§ **Do this**
Please say how many lines of the listing hold "caption", with no other words in the answer.

§ **Dataset**
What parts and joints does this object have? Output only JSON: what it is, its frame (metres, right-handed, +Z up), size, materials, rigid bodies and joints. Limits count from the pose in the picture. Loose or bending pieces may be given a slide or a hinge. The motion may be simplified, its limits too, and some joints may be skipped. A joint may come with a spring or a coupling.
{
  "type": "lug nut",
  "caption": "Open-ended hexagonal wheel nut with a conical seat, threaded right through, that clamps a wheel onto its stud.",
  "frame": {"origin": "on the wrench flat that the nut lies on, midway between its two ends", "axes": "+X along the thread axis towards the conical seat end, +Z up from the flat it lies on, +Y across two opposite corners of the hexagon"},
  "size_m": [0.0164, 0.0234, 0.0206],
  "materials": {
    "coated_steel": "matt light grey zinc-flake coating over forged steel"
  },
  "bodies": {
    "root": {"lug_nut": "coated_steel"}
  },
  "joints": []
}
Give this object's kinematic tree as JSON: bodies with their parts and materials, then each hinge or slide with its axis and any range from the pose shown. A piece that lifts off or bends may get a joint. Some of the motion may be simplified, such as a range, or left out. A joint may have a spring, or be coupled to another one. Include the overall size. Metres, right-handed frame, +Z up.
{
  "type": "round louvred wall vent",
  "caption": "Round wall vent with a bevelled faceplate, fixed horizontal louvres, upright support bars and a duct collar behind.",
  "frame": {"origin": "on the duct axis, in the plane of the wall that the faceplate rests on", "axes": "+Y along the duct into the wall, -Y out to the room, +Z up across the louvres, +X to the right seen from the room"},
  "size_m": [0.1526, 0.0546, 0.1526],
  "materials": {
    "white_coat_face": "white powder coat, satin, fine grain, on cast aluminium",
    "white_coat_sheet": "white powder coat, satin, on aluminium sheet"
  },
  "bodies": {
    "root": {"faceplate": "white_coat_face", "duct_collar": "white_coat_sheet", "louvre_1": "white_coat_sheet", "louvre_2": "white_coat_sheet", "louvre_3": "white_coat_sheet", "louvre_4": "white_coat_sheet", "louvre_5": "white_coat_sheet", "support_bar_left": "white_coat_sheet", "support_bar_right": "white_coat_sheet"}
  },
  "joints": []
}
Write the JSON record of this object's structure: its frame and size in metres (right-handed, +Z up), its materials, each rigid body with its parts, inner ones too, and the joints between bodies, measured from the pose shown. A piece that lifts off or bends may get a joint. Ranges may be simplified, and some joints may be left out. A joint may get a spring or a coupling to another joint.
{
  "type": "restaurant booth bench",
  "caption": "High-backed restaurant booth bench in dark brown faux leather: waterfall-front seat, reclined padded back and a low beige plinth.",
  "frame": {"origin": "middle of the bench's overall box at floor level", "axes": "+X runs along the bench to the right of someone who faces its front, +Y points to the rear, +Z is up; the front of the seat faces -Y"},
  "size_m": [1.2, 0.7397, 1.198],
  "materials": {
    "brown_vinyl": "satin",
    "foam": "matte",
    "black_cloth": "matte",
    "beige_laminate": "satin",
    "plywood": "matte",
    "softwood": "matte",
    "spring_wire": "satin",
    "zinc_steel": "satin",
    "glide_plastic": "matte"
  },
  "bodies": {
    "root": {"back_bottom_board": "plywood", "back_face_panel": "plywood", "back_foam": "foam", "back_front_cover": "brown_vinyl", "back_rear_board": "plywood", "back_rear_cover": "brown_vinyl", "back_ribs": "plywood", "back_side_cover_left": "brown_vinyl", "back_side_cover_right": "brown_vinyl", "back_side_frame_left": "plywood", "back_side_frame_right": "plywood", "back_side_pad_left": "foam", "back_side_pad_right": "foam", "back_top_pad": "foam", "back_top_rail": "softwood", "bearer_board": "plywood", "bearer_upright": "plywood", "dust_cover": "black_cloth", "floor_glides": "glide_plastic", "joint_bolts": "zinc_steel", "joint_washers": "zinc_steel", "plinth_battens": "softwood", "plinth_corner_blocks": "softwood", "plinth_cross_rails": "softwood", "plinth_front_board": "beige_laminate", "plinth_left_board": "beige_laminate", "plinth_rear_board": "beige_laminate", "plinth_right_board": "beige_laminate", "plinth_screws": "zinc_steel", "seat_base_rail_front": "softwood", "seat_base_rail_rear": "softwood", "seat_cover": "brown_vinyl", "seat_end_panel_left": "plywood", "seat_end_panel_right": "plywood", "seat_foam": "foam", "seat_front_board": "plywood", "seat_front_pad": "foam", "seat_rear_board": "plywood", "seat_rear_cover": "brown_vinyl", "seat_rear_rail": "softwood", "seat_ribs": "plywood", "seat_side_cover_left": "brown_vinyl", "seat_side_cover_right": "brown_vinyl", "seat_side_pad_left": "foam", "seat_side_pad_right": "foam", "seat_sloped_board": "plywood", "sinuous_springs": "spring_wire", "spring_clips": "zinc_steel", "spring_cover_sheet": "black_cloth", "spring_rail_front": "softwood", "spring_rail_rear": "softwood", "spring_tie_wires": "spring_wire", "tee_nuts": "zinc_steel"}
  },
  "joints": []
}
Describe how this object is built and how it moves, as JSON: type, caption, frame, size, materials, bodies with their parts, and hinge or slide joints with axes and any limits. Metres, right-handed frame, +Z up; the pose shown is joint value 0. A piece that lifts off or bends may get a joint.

§ **Written reply**
4